Lei nº 12.846, de 1º de agosto de 2013 – Principais pontos
Art. 3º A responsabilização da pessoa jurídica não exclui a responsabilidade individual de seus dirigentes ou administradores ou de qualquer pessoa natural, autora, coautora ou partícipe do ato ilícito. § 1o A pessoa jurídica será responsabilizada independentemente da responsabilização individual das pessoas naturais referidas no caput. As empresas passam a responder pelos atos de seus funcionários envolvidos em episódios de corrupção. Além da empresa, também responderão criminalmente pelo episódio os funcionários envolvidos, e seus superiores, caso a culpa for comprovada.
Art. 4º Subsiste a responsabilidade da pessoa jurídica na hipótese de alteração contratual, transformação, incorporação, fusão ou cisão societária. Mesmo se a empresa for vendida ou fundida com outra companhia, a condenação persiste e a multa deve ser assumida pela nova empresa constituída.
Art. 16. A autoridade máxima de cada órgão ou entidade pública poderá celebrar acordo de leniência com as pessoas jurídicas responsáveis pela prática dos atos previstos nesta Lei que colaborem efetivamente com as investigações e o processo administrativo, sendo que dessa colaboração resulte: A empresa que procurar o poder público para denunciar um esquema do qual participou fica livre das punições, contanto que cumpra o acordo de detalhar o ato e outros itens previstos na lei.
Art. 22. Fica criado no âmbito do Poder Executivo federal o Cadastro Nacional de Empresas Punidas – CNEP, que reunirá e dará publicidade às sanções aplicadas pelos órgãos ou entidades dos Poderes Executivo, Legislativo e Judiciário de todas as esferas de governo com base nesta Lei. A lei cria uma lista de empresas punidas por corrupção, e então impedidas de firmarem contrato com serviço público.

 

Para ele, limitar os gastos de campanha e investir em fiscalização seria mais efetivo do que endurecer as penas com novas leis. “O caixa 2 proporciona a desigualdade. Quem tem mais dinheiro consegue fazer uma campanha melhor. Você pega os sinais exteriores de riqueza”, afirmou.

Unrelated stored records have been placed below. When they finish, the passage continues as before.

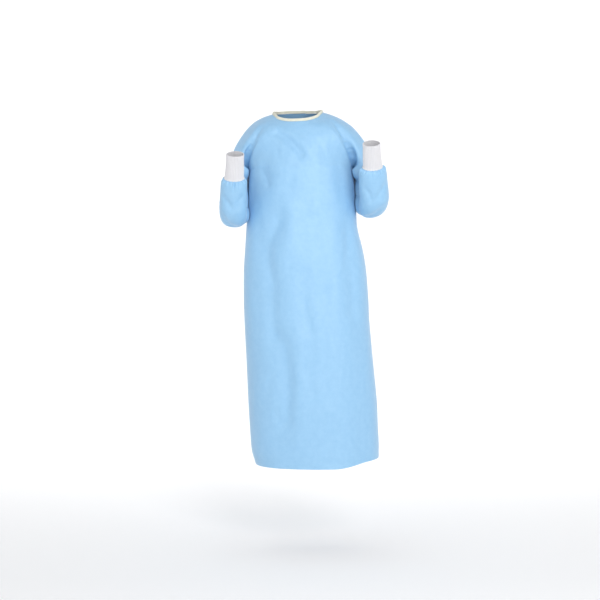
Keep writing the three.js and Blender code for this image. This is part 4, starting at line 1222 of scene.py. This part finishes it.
# %% Stage
FLOOR_Z = -1.465
FLOOR_RADIUS = 5.0
TURN_UP = 2.5
WALL_TOP = 5.0

profile = [(0.0, FLOOR_Z), (FLOOR_RADIUS / 2, FLOOR_Z)]
profile += [(FLOOR_RADIUS + TURN_UP * math.sin(a), FLOOR_Z + TURN_UP * (1 - math.cos(a)))
            for a in np.linspace(0, math.pi / 2, 13)]
profile.append((FLOOR_RADIUS + TURN_UP, WALL_TOP))
bpy.ops.object.select_all(action="DESELECT")
bpy.ops.mesh.primitive_plane_add(size=1)
floor = bpy.context.object
floor.name = "studio_floor"
floor.data.clear_geometry()
edges = [(i, i + 1) for i in range(len(profile) - 1)]
floor.data.from_pydata([(r, 0, z) for r, z in profile], edges, [])
bpy.ops.object.mode_set(mode="EDIT")
bpy.ops.mesh.select_all(action="SELECT")
bpy.ops.mesh.spin(steps=96, angle=2 * math.pi, center=(0, 0, 0), axis=(0, 0, 1))
bpy.ops.mesh.select_all(action="SELECT")
bpy.ops.mesh.remove_doubles(threshold=0.001)
bpy.ops.mesh.normals_make_consistent(inside=True)
bpy.ops.object.mode_set(mode="OBJECT")
bpy.ops.object.shade_smooth()
paper, tree, shader = new_finish("Studio wall, matt white")
set_sockets(shader, Base_Color=linear("#f6f6f6"), Roughness=0.9, Specular_IOR_Level=0.1,
            Emission_Color=linear("#ffffff"), Emission_Strength=0.1)
floor.data.materials.append(paper)
print("floor faces", len(floor.data.polygons))


# %% Lights
def soft_light(name, at, target, size, power):
    """A square lamp at a place in metres, turned to a target."""
    bpy.ops.object.light_add(type="AREA", location=at)
    lamp = bpy.context.object
    lamp.name = name
    lamp.data.size = size
    lamp.data.energy = power
    way = np.array(target) - np.array(at)
    lamp.rotation_euler = (math.atan2(math.hypot(way[0], way[1]), -way[2]), 0,
                           math.atan2(way[1], way[0]) - math.pi / 2)


soft_light("key", (1.0, -3.4, 0.8), (0, 0, -0.45), 1.3, 54)
soft_light("fill", (-2.6, -2.4, 0.3), (0, 0, -0.6), 2.0, 4)
soft_light("backdrop_light", (0.0, 2.0, 2.6), (0, 7.0, -0.4), 3.0, 120)

world = bpy.data.worlds.new("studio")
bpy.context.scene.world = world
world.use_nodes = True
set_sockets(world.node_tree.nodes["Background"], Color=linear("#fbfcff"), Strength=0.575)
bpy.context.scene.view_settings.view_transform = "Standard"
print("lamps", len(bpy.data.lights))
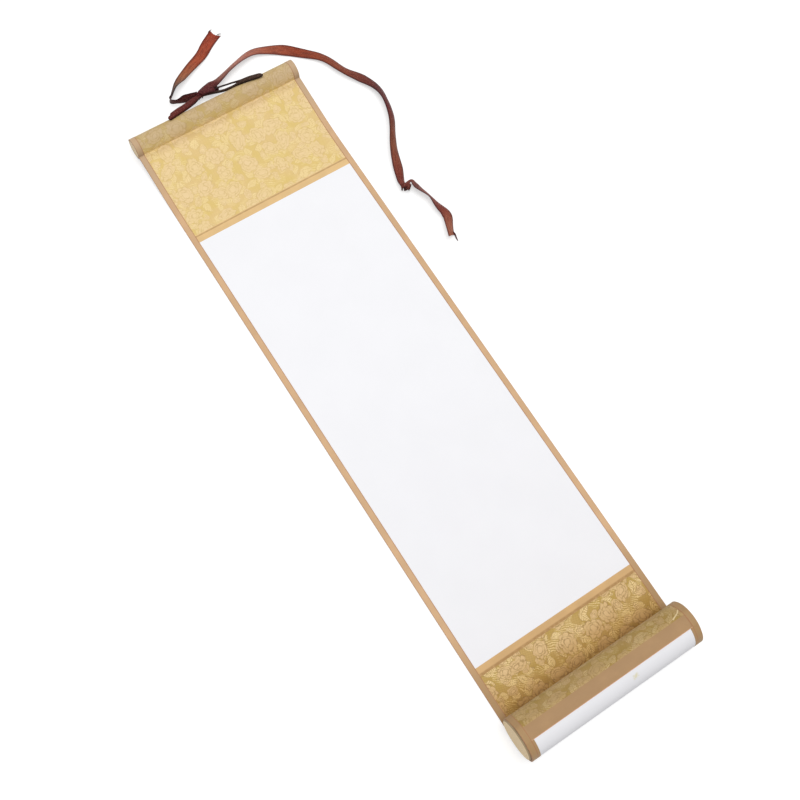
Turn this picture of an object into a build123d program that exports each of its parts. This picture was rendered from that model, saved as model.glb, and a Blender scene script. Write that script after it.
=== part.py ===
from build123d import *
import math
import os

os.makedirs("parts", exist_ok=True)

# Small blank hanging scroll, lying face up and unrolled on a table, in millimetres.
# X runs across the sheet, Y up the sheet from the roller to the stave and Z up from the table.
# The origin is on the table, under the middle of the scroll without its ribbon.

# The sheet
sheet_width = 100.0
panel_height = 260.0
cross_strip = 4.5
roller_to_panel = 36.5
panel_to_stave = 63.1
face = 0.30
paper = 0.25

# The tape folded round each long edge: its thickness and its width on the face and on the back
tape = 0.10
border = 3.25
back_border = 4.5
tape_clear_of_roller = 4.0

# The roller, with the sheet wound a little more than half way round it
roller_radius = 10.5
rod_overhang = 0.8
rod_chamfer = 0.4
fold_gap = 0.26
roll_end_angle = 104.5
end_strip = 6.9
strip_lap = 0.5
hidden_tuck = 4.0
ramp_bend = 3.0
wrap_tape_angle = -60.0

# The stave, and how the stiff sheet lifts off the table to reach it
stave_radius = 5.2
lift_bend = 150.0
lift_slope = 7.5
kink_bend = 0.8
fold_back_bend = 1.0
fold_back_run = 1.0

# The ribbon: narrow where it is creased lengthwise into a hanging loop, full width in its tails
loop_diameter = 3.0
tail_diameter = 6.0
arc_share = 0.45
tube_sides = 16

# The tie knot, and the small knot near the end of the long tail
knot_height = 6.0
knot_lift = 0.3
knot_bend = 1.0
knot_bore = 2.2
knot_bore_place = (11.2, 3.8)
collar_wall = 0.95
collar_length = 4.0
collar_gap = 0.3


def polar(centre, radius, angle):
    """Point of a circle seen from the +X side, with 0 degrees towards +Y and 90 degrees up"""
    y = centre[0] + radius * math.cos(math.radians(angle))
    z = centre[1] + radius * math.sin(math.radians(angle))
    return (y, z)


def run(start, end):
    """Straight step of a path in the YZ plane"""
    return ("run", start, end)


def turn(centre, radius, start, end):
    """Round step of a path, anticlockwise where the end angle is the larger"""
    return ("turn", centre, radius, start, end)


def beside(step, side):
    """The same step moved to its own left by a distance"""
    if step[0] == "run":
        (y0, z0), (y1, z1) = step[1:]
        length = math.hypot(y1 - y0, z1 - z0)
        dy = -(z1 - z0) / length * side
        dz = (y1 - y0) / length * side
        return run((y0 + dy, z0 + dz), (y1 + dy, z1 + dz))
    centre, radius, start, end = step[1:]
    new_radius = radius - side if end > start else radius + side
    return turn(centre, new_radius, start, end)


def end_point(step, last):
    """First or last point of a step"""
    if step[0] == "run":
        return step[2] if last else step[1]
    return polar(step[1], step[2], step[4] if last else step[3])


def band(path, low, high):
    """Closed outline of a layer that lies between two distances to the left of a path"""
    for side in (low, high):
        for step in path:
            edge = beside(step, side)
            if edge[0] == "run":
                Line(edge[1], edge[2])
            else:
                CenterArc(edge[1], edge[2], edge[3], edge[4] - edge[3])
    for last, step in ((False, path[0]), (True, path[-1])):
        Line(end_point(beside(step, low), last), end_point(beside(step, high), last))


def layer(bands, start_x, width):
    """Solid across the sheet with the outline of one or more bands"""
    with BuildSketch(Plane.YZ.offset(start_x)) as outline:
        for path, low, high in bands:
            with BuildLine():
                band(path, low, high)
            make_face()
    extrude(outline.sketch, amount=width)


# Radii about the roller's axis: the silk that wraps the rod, then the face and the back of the sheet
turned_face = roller_radius + face + fold_gap
glue_line = turned_face + face
back_radius = glue_line + paper
roller_outer = back_radius + tape
stave_outer = stave_radius + face + tape

# The two axes, with the scroll's length centred on the origin
axis_distance = roller_to_panel + panel_height + panel_to_stave
roller_y = -(roller_outer + axis_distance + stave_outer) / 2 + roller_outer
stave_y = roller_y + axis_distance
roller = (roller_y, roller_outer)
stave = (stave_y, stave_outer)
panel_bottom = roller_y + roller_to_panel
panel_top = panel_bottom + panel_height

# Widths across the sheet
half_sheet = sheet_width / 2
half_layer = half_sheet - tape
flat_glue = roller_outer - glue_line

# Angles about the roller, from the free end of the back round to the table
strip_angle = roll_end_angle - math.degrees(end_strip / (back_radius + face / 2))
back_angle = strip_angle - math.degrees(strip_lap / back_radius)
tuck_angle = back_angle + math.degrees(hidden_tuck / glue_line)
ramp_half = math.degrees(
    math.acos((roller_radius - ramp_bend) / (back_radius - ramp_bend))
)
ramp_angle = back_angle - ramp_half

# The silk leaves the rod along a tangent and bends onto the end of the back
ramp_centre = polar(roller, back_radius - ramp_bend, back_angle)
ramp_top = polar(ramp_centre, ramp_bend, ramp_angle)
ramp_foot = polar(roller, roller_radius, ramp_angle)

# The hidden fold where the silk turns back from the sheet's face to the rod
fold_centre = polar(roller, roller_radius + face + fold_gap / 2, tuck_angle)
fold_radius = face + fold_gap / 2

# The sheet's rise to the stave: an arc off the table, a straight slope and a kink into the wrap
slope_y = math.cos(math.radians(lift_slope))
slope_z = math.sin(math.radians(lift_slope))
kink_centre = (stave_y - stave_radius - kink_bend, stave_outer)
kink_start = polar(kink_centre, kink_bend, lift_slope - 90)
lift_rise = lift_bend * (1 - slope_y)
slope_run = (kink_start[1] - flat_glue - lift_rise) / slope_z
slope_start = (kink_start[0] - slope_run * slope_y, kink_start[1] - slope_run * slope_z)
lift_centre = (slope_start[0] - lift_bend * slope_z, flat_glue + lift_bend)
lift_start = (lift_centre[0], flat_glue)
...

Luciano Santos, advogado especialista em direito eleitoral e membro do Movimento de Combate à Corrupção Eleitoral (MCCE), discorda. Para ele, a punição para crimes de caixa 2 não é suficiente. “Tanto que vemos casos em que advogados usam o crime na defesa de outros porque não há pena”, afirmou lembrando o julgamento do mensalão. Na ocasião, muitos réus tentaram convencer os ministros do Supremo Tribunal Federal (STF) de que o dinheiro recebido por parlamentares na época não era em troca de apoio político, mas sim caixa 2 de campanha.

Santos defende o fim do financiamento privado como solução para crimes eleitorais como as doações ilegais e não vê possibilidade de melhorar a fiscalização para coibir o crime de caixa 2. “A Justiça Eleitoral não tem ferramentas nem para fiscalizar se as regras mais objetivas são respeitadas, se o limite (das doações legais) foi respeitado, ainda mais se for para descobrir um crime feito às escondidas, como é o caixa 2”, argumenta.

Já para Fontoura a proibição de doações de empresas às campanhas não altera as irregularidades que acontecem na prática. “Financiamento público não altera em nada as coisas, precisa de fiscalização mais apurada. Com a proibição, o candidato pega R$ 1 milhão em financiamento público, mas gasta quatro no caixa 2 feito paralelamente”.

A legislação eleitoral brasileira hoje permite a doação por pessoa jurídica, restrita a 2% do faturamento bruto do exercício anterior. Lucon também entende que a proibição não atingiria o “cerne do problema”. “O tema é polêmico. Nos EUA, esse tema foi extremamente discutido e a pessoa jurídica, por ter com direitos e deveres, ele foi liberado para fazer doações. Se respeitar a lei eleitoral brasileira como está, não há problema nenhum.”